En habile négociateur, Tessé dès le début ne négligeait rien de ce qui pouvait aider au succès de l’affaire : « Je ne dois pas oublier, écrivait-il, que j’ai promis à l’oreille de Groppel 30 000 écus une fois payés et 4 000 écus de pension pour le marquis de Saint-Thomas, comme aussi 4 000 écus pour Groppel une fois payés et 2 000 écus de pension. Je puis assurer Sa Majesté que la proposition de cette grâce du Roi a esté placée en sorte que je n’ay rien sur cella à désirer ni pour la manière, ni pour la sorte dont il m’a paru qu’elle était reçue[2]. »

Ce serait tout à fait sortir de notre sujet que de raconter les interminables péripéties de cette négociation, dont les pièces, éparses tant à Paris qu’à Turin, pourraient former plusieurs volumes.
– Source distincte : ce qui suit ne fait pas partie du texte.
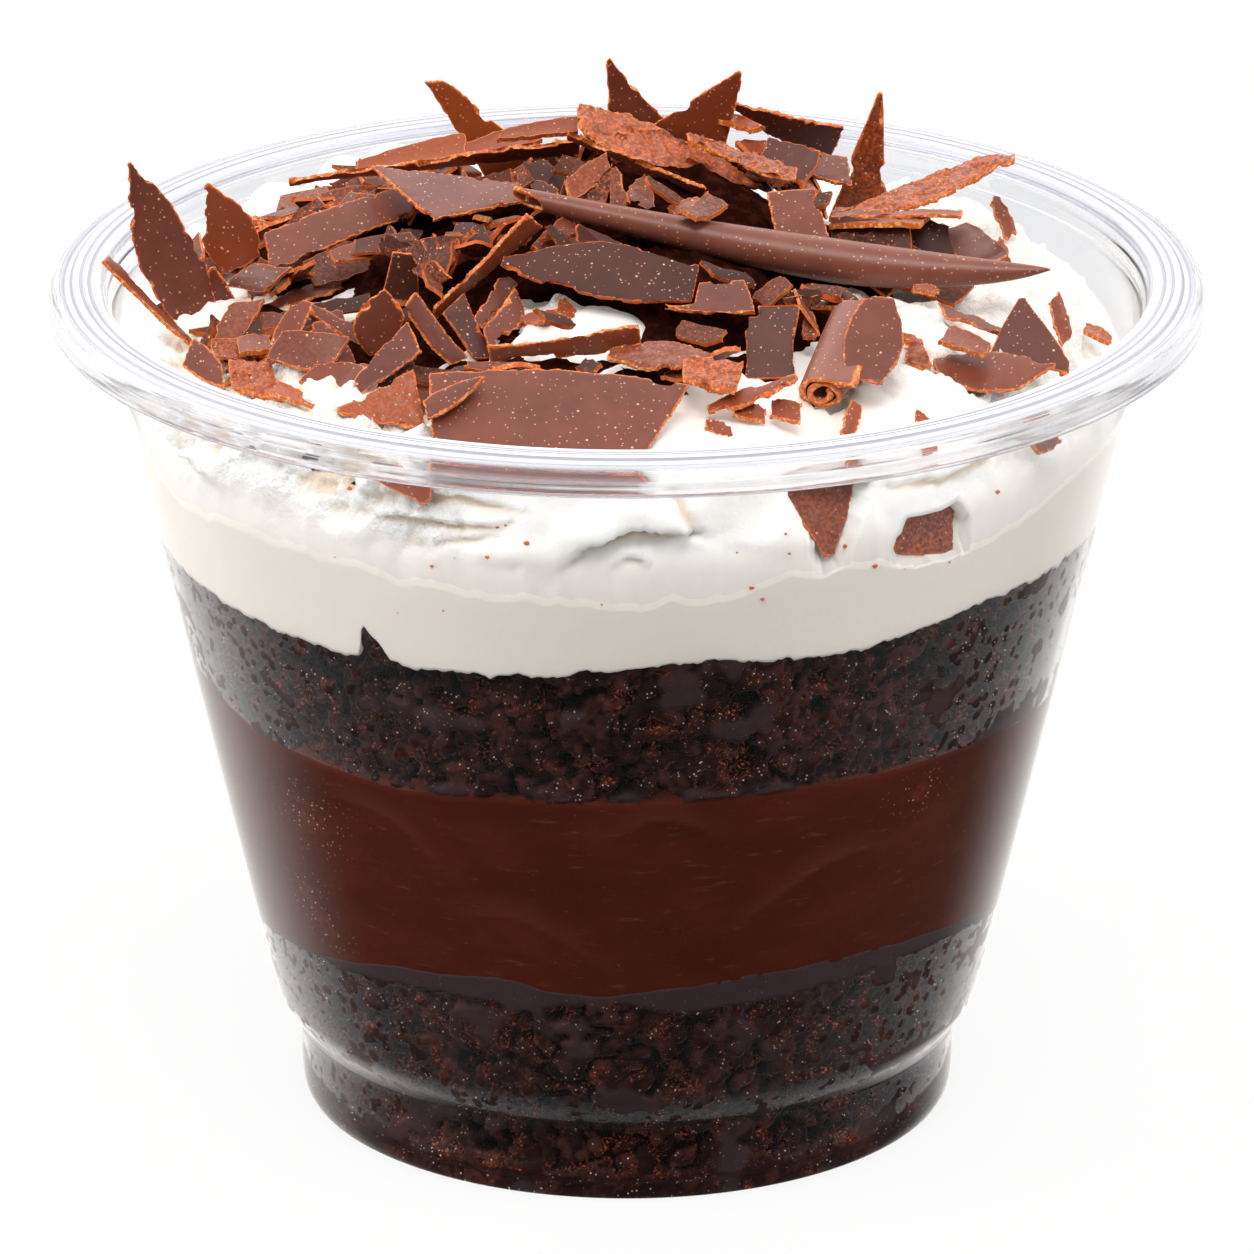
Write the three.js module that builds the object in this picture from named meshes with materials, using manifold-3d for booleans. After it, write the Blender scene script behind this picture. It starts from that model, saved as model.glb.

Nous ne voulons mettre en lumière que les incidens qui ont trait au mariage de la duchesse de Bourgogne. Durant ce long échange de communications entre Versailles et Turin, on ne sait ce qu’on doit le plus admirer de l’audace et de l’habileté de Victor-Amédée, ou de la modération et de la patience de Louis XIV, depuis qu’il avait échappé à l’influence de Louvois. C’était lui qui était le vainqueur. Depuis l’origine de la guerre, il n’avait pas subi un seul revers, tandis que Victor-Amédée avait été outrageusement battu. Son armée occupait la moitié des États de son adversaire, et campait aux portes de Turin. Néanmoins il semble que ce soit Victor-Amédée qui lui fasse la loi. Rien que l’habile

  1. Aff. étrang. Corresp. Turin, vol. 96. Tessé à Croissy, 18 avril 1696. Le marquis de Ruvigny, huguenot, Français d’origine, était résident britannique à la cour de Savoie.
  2. Aff. étrang. Corresp. Turin, vol. 94. Tessé à Croissy, 31 mai 1693.